It is a given that businesses and by extension economies, perform better when there is predictability. And so business people and political leaders have surely discovered by now that 2020 is not going to deliver that for them. In fact, the novel coronavirus (COVID-19) has turned this year into one that is plagued with sleepless nights.
Barbadians from every walk of life will tell you things have been tough over the past five months and confidence that the situation will significantly improve over the rest of the year is seemingly more doubtful. Nearly half of the island’s workforce is jobless, the economy has shrunk significantly, the main foreign exchange earner is struggling to put it mildly and all the indicators suggest that every sector of the economy will come under immense pressure well into 2021.
The fact that even the best analyses cannot provide leaders with the confidence in what could possibly occur in the coming months, is making businesses large and small very nervous.
But just as individual households are trying to develop strategies to survive and operate during this period of a global pandemic, enterprises too are taking some tough decisions. The forced shutdowns have meant that even the traditional brick and mortar offices have been largely replaced by virtual operations from the dining rooms in many homes.

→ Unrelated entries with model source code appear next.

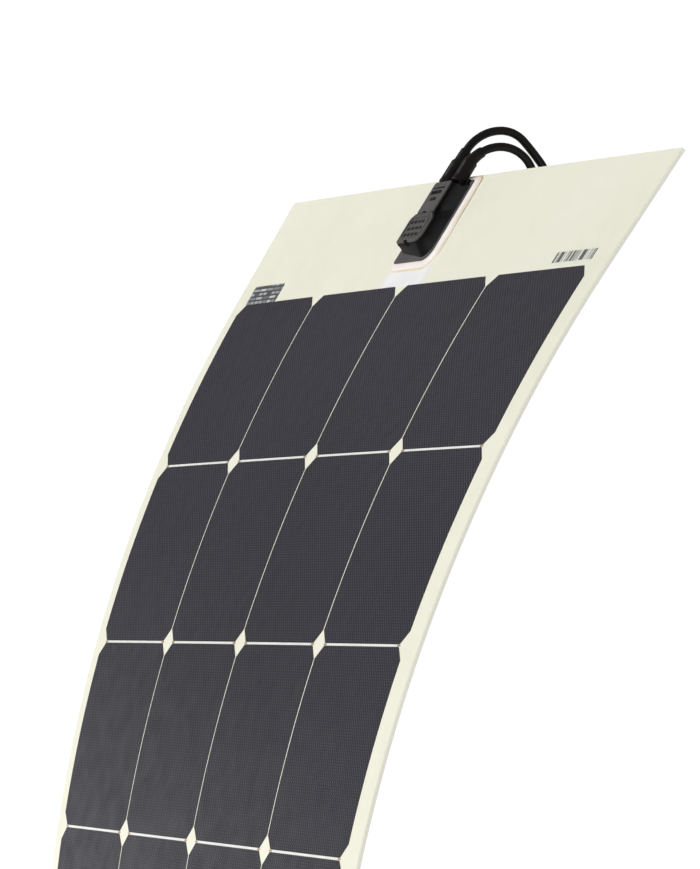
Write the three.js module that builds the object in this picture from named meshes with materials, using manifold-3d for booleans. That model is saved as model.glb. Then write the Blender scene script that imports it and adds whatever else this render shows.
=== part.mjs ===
// A flexible solar sheet, held by its header so that the sheet hangs from it in a gentle bend.
// Millimetres, +Z up. X is the line that the sheet bends about, and the cells face -Y.
// The origin is on the back of the header, halfway along and halfway up it.

import * as THREE from 'three';
import { mergeVertices } from 'three/addons/utils/BufferGeometryUtils.js';
import Module from 'manifold-3d';

const wasm = await Module();
wasm.setup();

// ---------------------------------------------------------------- driving sizes

const CELL = 126.2;               // side of a pseudo-square cell
const CELL_CORNER = 8.3;          // leg of the cell's cut corner
const CELL_GAP = 1.6;             // between cells, both ways
const COLUMNS = 4;
const ROWS = 8;
const ROWS_PER_SEGMENT = 2;
const SIDE_LEFT = 12.4;           // clear laminate beside the first column
const SIDE_RIGHT = 18.4;          // and beside the last
const HEADER = 87;                // straight laminate above the start of the bend
const FIRST_ROW = -0.6;           // top of the first cells, just above that start
const FOOTER = 15.4;              // plain laminate below the last row

const BEND_RADIUS = 962;          // of the sheet as it hangs
const LEAN = 53.2;                // degrees the header slopes below level, face up
const SKEW = 8.6;                 // degrees between the bend line and the rows of cells

const BACK_THICK = 1.1;           // glass-fibre back board
const CELL_THICK = 0.5;
const FILM_THICK = 0.4;
const CLEAR = 0.35;               // between two laminated layers
const SLIT = 0.8;                 // between two segments, on their hinge

const TOUCH = 0.3;                // gap that two touching pieces keep
const CABLE = 5.6;                // outer diameter of a solar lead
const CABLE_SIDES = 8;

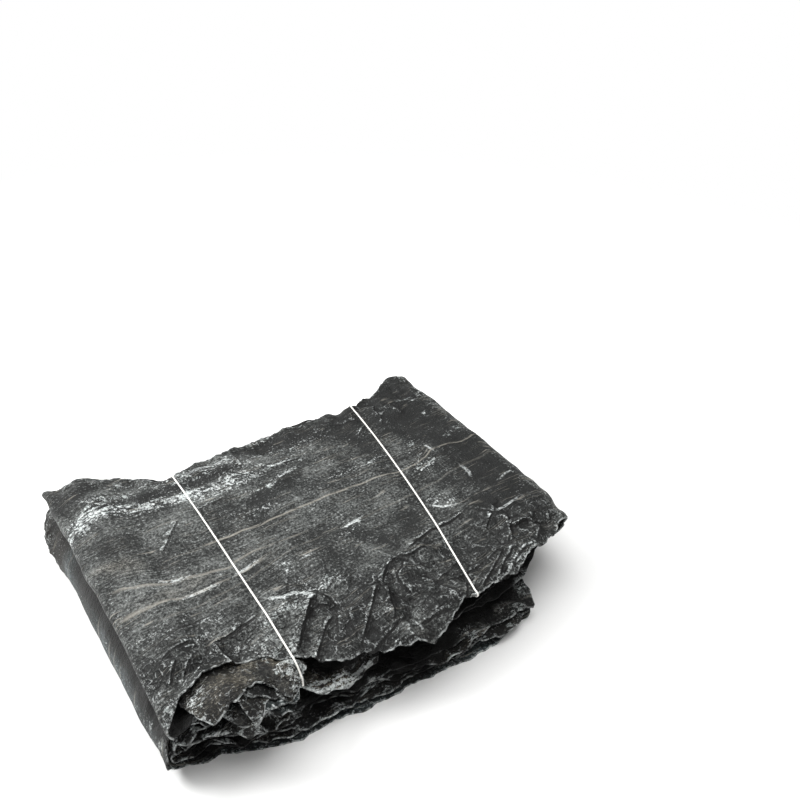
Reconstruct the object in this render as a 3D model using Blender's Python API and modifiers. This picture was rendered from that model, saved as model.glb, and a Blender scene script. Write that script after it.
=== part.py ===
"""Dried kelp bundle: five long kelp blades laid on each other, folded twice
into a Z and held by two cotton threads.

Run with: blender --background --python part.py
Metres, +Z up. Blade length runs along X, blade width along Y, and the bundle
rests on the flat lower side of its outer lower blade, at Z = 0.

The stack holds fifteen sheets: each of the five blades passes three times,
through the bottom, the middle and the top layer. Sheet heights are running
sums of sheet pitches, so no sheet crosses another.
"""

import math

import bmesh
import bpy
from mathutils import Vector, noise
from mathutils.bvhtree import BVHTree

# ---------------------------------------------------------------- dimensions
# Lengths are in millimetres; MM turns them to metres when a mesh is written.
MM = 0.001

COLLECTION_NAME = "dried_kelp_bundle"

# The blades, from the outer upper one to the outer lower one, with the X
# where each ends at the upper left and at the lower right.
BLADE_NAMES = ("blade_outer_upper", "blade_brown_edged", "blade_middle",
               "blade_front_lobes", "blade_outer_lower")
UPPER_END = (-141.0, -107.0, -98.0, -105.0, -101.0)
LOWER_END = (107.0, 102.0, 109.0, 98.0, 112.0)

BLADE_COUNT = len(BLADE_NAMES)
LAYER_COUNT = 3
SHEET_COUNT = BLADE_COUNT * LAYER_COUNT
TOP_SHEET = SHEET_COUNT - 1
BLADE_THICKNESS = 1.4

# Pitch of the sheets in the bottom, middle and top layer, and the loose
# space above the bottom layer and above the middle one (where the threads run).
LAYER_PITCH = (3.2, 2.9, 2.6)
PITCH_LEAST = BLADE_THICKNESS + 0.95
SLOT_ABOVE_BOTTOM = 3.1
SLOT_ABOVE_MIDDLE = 2.7

FOLD_START_LEFT = -132.0
FOLD_START_RIGHT = 138.0
FOLD_REACH_LEFT = 12.5
FOLD_REACH_RIGHT = 13.5
FOLD_SWELL = 0.24            # extra pitch where the lower folds bulge
SWELL_LENGTH = 34.0
END_FALL_START = -109.0      # past here the inner blades' upper ends leave room
END_FALL = 30.0

# Front and back margins of a layer as (x, y) points, joined smoothly.
FRONT_TOP = ((-150, -115), (-128, -102), (-104, -95), (-80, -99), (-66, -107), (-36, -118),
             (12, -132), (49, -121), (78, -118), (112, -104), (152, -89))
FRONT_INNER = ((-150, -101), (-124, -117), (-98, -125), (-78, -121), (-66, -105),
               (-30, -103), (12, -113), (49, -108), (90, -100), (152, -84))
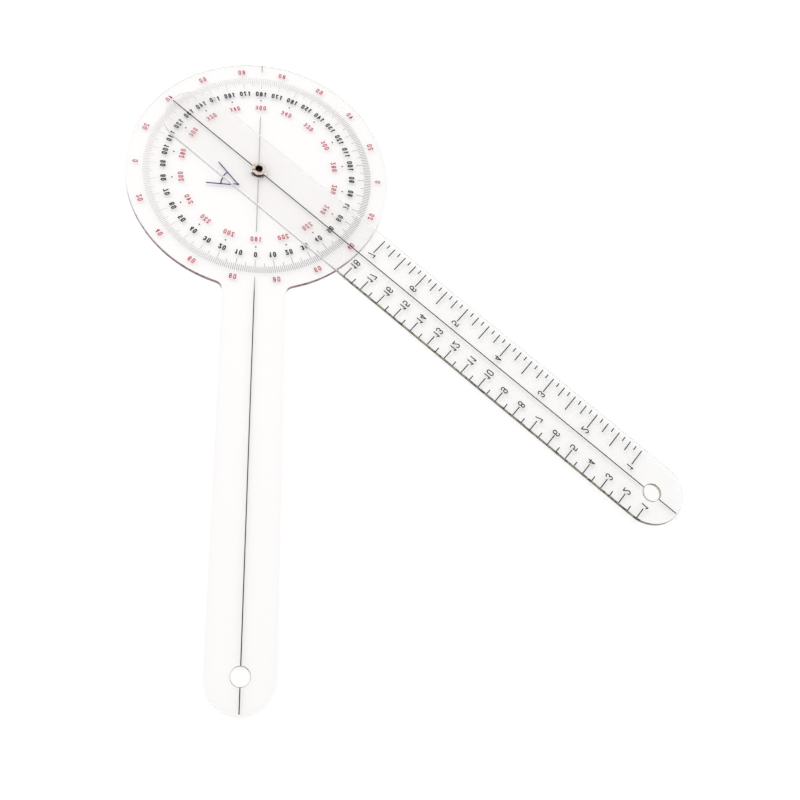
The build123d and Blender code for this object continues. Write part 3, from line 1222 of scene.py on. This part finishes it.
@dataclass
class Studio:
    """A white table under a white sky, one soft lamp, and the camera."""

    floor_reach: float = 3.0
    floor_colour: tuple[float, float, float, float] = (0.9, 0.9, 0.9, 1.0)
    sky_strength: float = 0.98
    lamp_size: float = 0.8
    lamp_power: float = 3.0
    lamp_place: tuple[float, float, float] = (-0.35, 0.25, 0.9)
    lamp_aim: tuple[float, float, float] = (0.05, -0.08, 0.0)
    camera_place: tuple[float, float, float] = (-0.03306, -0.2955, 0.45988)
    camera_aim: tuple[float, float, float] = (0.04987, -0.07932, 0.0)
    camera_roll: float = math.radians(22.736)
    camera_lens: float = 50.837
    camera_shift: tuple[float, float] = (0.0473, -0.0859)

    def build(self) -> None:
        """Makes the floor, the lights and the camera."""
        self.lay_floor()
        self.light()
        self.aim_camera()
        bpy.context.scene.view_settings.view_transform = "Standard"
        log.info("studio is set")

    def lay_floor(self) -> None:
        """Lays the plain table top just below the lower blade."""
        mesh = bmesh.new()
        bmesh.ops.create_grid(mesh, x_segments=1, y_segments=1, size=self.floor_reach)
        bmesh.ops.translate(mesh, verts=mesh.verts, vec=(0.0, 0.0, CAD_BOX[0].z - FLOOR_GAP))
        data = bpy.data.meshes.new("floor")
        mesh.to_mesh(data)
        mesh.free()
        floor = bpy.data.objects.new("floor", data)
        bpy.context.scene.collection.objects.link(floor)
        shader = Shader("white_table")
        shader.set(Base_Color=self.floor_colour, Roughness=0.9, Specular_IOR_Level=0.0)
        data.materials.append(shader.material)

    def light(self) -> None:
        """Hangs the lamp and paints the sky."""
        world = bpy.data.worlds.new("studio")
        world.use_nodes = True
        background = world.node_tree.nodes["Background"]
        background.inputs["Color"].default_value = (1.0, 1.0, 1.0, 1.0)
        background.inputs["Strength"].default_value = self.sky_strength
        bpy.context.scene.world = world
        lamp = bpy.data.lights.new("overhead", "AREA")
        lamp.size = self.lamp_size
        lamp.energy = self.lamp_power
        holder = bpy.data.objects.new("overhead", lamp)
        holder.location = self.lamp_place
        holder.visible_glossy = False
        holder.visible_transmission = False
        line = Vector(self.lamp_aim) - holder.location
        holder.rotation_euler = line.to_track_quat("-Z", "Y").to_euler()
        bpy.context.scene.collection.objects.link(holder)

    def aim_camera(self) -> None:
        """Places the camera and makes it the scene's."""
        lens = bpy.data.cameras.new("camera")
        lens.lens = self.camera_lens
        lens.shift_x, lens.shift_y = self.camera_shift
        lens.clip_start = 0.01
        lens.clip_end = 10.0
        camera = bpy.data.objects.new("camera", lens)
        bpy.context.scene.collection.objects.link(camera)
        camera.location = self.camera_place
        line = Vector(self.camera_aim) - camera.location
        roll = Matrix.Rotation(self.camera_roll, 4, "Z").to_quaternion()
        camera.rotation_mode = "QUATERNION"
        camera.rotation_quaternion = line.to_track_quat("-Z", "Y") @ roll
        bpy.context.scene.camera = camera


def main() -> None:
    """Builds the instrument and its studio in order."""
    logging.basicConfig(level=logging.INFO, format="%(name)s: %(message)s")
    finishes = Finishes()
    for assembly in (ProtractorBlade(), RulerBlade(), PivotRivet(), PrintedScales()):
        assembly.build(finishes)
        log.info("built %s", type(assembly).__name__)
    Studio().build()


if __name__ == "__main__":
    main()
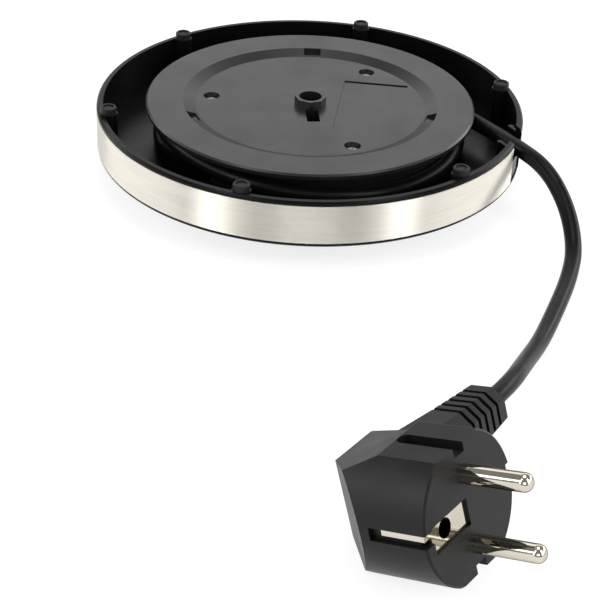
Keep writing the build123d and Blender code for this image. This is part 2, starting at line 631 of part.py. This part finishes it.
# Cores inside the plug, from the sheath's end to the crimps.
SHEATH_Y = 12.6
core_ends = [(Vector(CARRIER_X - 5.6, 0, -PIN_SPACING / 2), -0.8, -1.3),
             (Vector(CARRIER_X - 5.6, 0, PIN_SPACING / 2), -0.8, 1.3),
             (Vector(-20.0, EARTH_Y + 1.2, 0.3), 1.5, 0.0)]
plug_cores = []
for number, (end, dx, dz) in enumerate(core_ends):
    begin = Vector(RELIEF_X - dx, SHEATH_Y, dz)
    route = [begin, begin + Vector(0, -4.5, 0), end + Vector(-3.4, 0, 0), end]
    solid, _ = tube([tuple(p) for p in route], CORE_D, f"plug_core_{number}")
    plug_cores.append(solid)
add("plug_core_wires", plug_place(group(plug_cores)))

# Ribbed strain relief, an octagon in section, round the sheath's last stretch.
RELIEF_WIDE = 12.9
RELIEF_HIGH = 11.8
GROOVES = 5
GROOVE_PITCH = 3.2
GROOVE_LENGTH = 1.3
GROOVE_CUT = 1.0
FIRST_GROOVE = 31.4

relief = loft([octagon(15.2, 14.6, 3.4, NECK_Y), octagon(RELIEF_WIDE, RELIEF_HIGH, 3.1, RELIEF_END)])
for i in range(GROOVES):
    y0 = FIRST_GROOVE + i * GROOVE_PITCH
    shrink = 2 * GROOVE_CUT
    wide = 15.0 - i * 0.38 - shrink
    high = 14.4 - i * 0.44 - shrink
    cutter = block(RELIEF_X - 12, RELIEF_X + 12, y0, y0 + GROOVE_LENGTH, -12, 12)
    core_face = octagon(wide, high, 3.0, y0 - 0.5)
    cutter -= extrude(core_face, amount=GROOVE_LENGTH + 1, dir=(0, 1, 0))
    relief -= cutter
relief -= cord_rod(CORD_D / 2 + GAP, NECK_Y - 1, RELIEF_END + 1)
add("plug_strain_relief", plug_place(relief))
add("plug_cord_end", plug_place(cord_rod(CORD_D / 2, SHEATH_Y, RELIEF_END)))

# ============================================================================================
# Files
# ============================================================================================

os.makedirs("parts", exist_ok=True)
for name, shape in parts.items():
    shape.label = name
    export_step(shape, f"parts/{name}.step")
    box = shape.bounding_box()
    print(f"{name:20s} {shape.volume:9.0f} mm3  z {box.min.Z:6.2f} .. {box.max.Z:6.2f}")
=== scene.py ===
import json
import math

import bpy
from mathutils import Matrix, Vector


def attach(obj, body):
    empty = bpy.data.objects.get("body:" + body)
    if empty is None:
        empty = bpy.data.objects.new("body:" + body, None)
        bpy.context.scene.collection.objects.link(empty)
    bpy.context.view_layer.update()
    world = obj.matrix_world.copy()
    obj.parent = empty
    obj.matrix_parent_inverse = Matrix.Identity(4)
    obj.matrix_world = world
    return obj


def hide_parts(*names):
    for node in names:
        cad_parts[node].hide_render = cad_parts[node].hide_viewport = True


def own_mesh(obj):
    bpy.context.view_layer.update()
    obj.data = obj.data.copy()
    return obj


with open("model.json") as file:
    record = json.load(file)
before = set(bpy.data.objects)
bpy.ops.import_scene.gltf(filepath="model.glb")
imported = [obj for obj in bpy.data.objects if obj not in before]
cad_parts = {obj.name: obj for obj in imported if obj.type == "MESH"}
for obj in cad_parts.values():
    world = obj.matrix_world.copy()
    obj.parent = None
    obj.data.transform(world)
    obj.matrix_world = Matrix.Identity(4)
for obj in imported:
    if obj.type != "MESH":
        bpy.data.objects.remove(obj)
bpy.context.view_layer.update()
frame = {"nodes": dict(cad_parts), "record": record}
nodes = frame["nodes"]
scene = bpy.context.scene
MM = 0.001

# ---- camera --------------------------------------------------------------------------------
CAMERA_AT = Vector((-0.6, -533.6, 274.1)) * MM
CAMERA_DOWN = math.radians(31.7)
CAMERA_ROLL = math.radians(2.45)
LENS = 102.0
SENSOR = 36.0

camera_data = bpy.data.cameras.new("camera")
camera_data.lens = LENS
camera_data.sensor_width = SENSOR
camera = bpy.data.objects.new("camera", camera_data)
scene.collection.objects.link(camera)
camera.matrix_world = (
    Matrix.Translation(CAMERA_AT)
    @ Matrix.Rotation(math.pi / 2 - CAMERA_DOWN, 4, "X")
    @ Matrix.Rotation(CAMERA_ROLL, 4, "Z")
)
scene.camera = camera
scene.view_settings.view_transform = "Standard"
scene.view_settings.look = "None"

# ---- sizes that the pieces share with the CAD model, in millimetres ---------------------------
CORD_D = 5.4
WIND_R = 51.2
LOW_TURN_Z = 14.2
HIGH_TURN_Z = 19.6
LEAVE_ANGLE = 29.63
WIND_START = 555.53
RIM_R = 73.0


def polar(radius, degrees, z=0.0):
    turn = math.radians(degrees)
    return Vector((radius * math.cos(turn), radius * math.sin(turn), z))


# ---- materials ------------------------------------------------------------------------------


def new_material(name):
    """Empty node material with its shader, and a function that adds nodes to it."""
    material = bpy.data.materials.new(name)
    material.use_nodes = True
    tree = material.node_tree
    shader = tree.nodes["Principled BSDF"]

    def add(kind, inputs=None, **settings):
        node = tree.nodes.new(kind)
        for key, value in settings.items():
            setattr(node, key, value)
        for key, value in (inputs or {}).items():
            if isinstance(value, bpy.types.NodeSocket):
                tree.links.new(value, node.inputs[key])
            else:
                node.inputs[key].default_value = value
        return node

    return material, tree, shader, add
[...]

Since COVID-19 made its deadly appearance earlier this year, some of the biggest commercial giants have fallen. 2020 has become a literal graveyard of corporate corpses. Names like the Hertz Corporation, JC Penny, and Neiman Marcus have all filed for bankruptcy citing massive losses caused by the COVID-19 pandemic.
And so against this backdrop, it should not go unnoticed the defensive action taken by directors of the local conglomerate Cave Shepherd & Co Ltd to protect the group by moving to amputate a long-time loss-making arm.
The iconic brand which has as its brand slogan “Changing-Growing” has evolved into a dynamic corporate which no longer stands on the one-legged retail sales it started within 1906. The group is now more diversified and includes financial services operations.
This week the Cave Shepherd Group conceded that with the tourism sector on pause, very few local buyers around with the spending power to drive the sales necessary to sustain the business, the directors rightly agreed to write down nearly $40 million in losses. They agreed it was too much to bear and they could not pump more money into the struggling duty-free and retail businesses, given the high degree of uncertainty in the market.
Jobs are on the line, but the boldest of the decisions these directors said they were prepared to consider is walking away from their 40 per cent investment in Duty-Free Caribbean which operates several popular brands. This could mean giving up their interest in the group’s legacy operation – represented by the department store that has become part of Barbadian cultural and a signpost in a slowing dying City landscape.
What the decisions indicated is a determination by directors that 2020 is not the year to be ruled by sentimentality. It is a year that requires tough, decisive, informed decisions. The company has decided that an amputation is much more tolerable than a gravely ill body on life support.
And while we abhor the thought that many of the sales associates we have known and loved may be among those forced walk away from their jobs, we commend the leadership of the Cave Shepherd group for taking the tough decisions required to ensure that the company survives and is in a position to thrive again. 2020 is that kind of year. You either dominate what it throws your way or you can start writing your own obituary.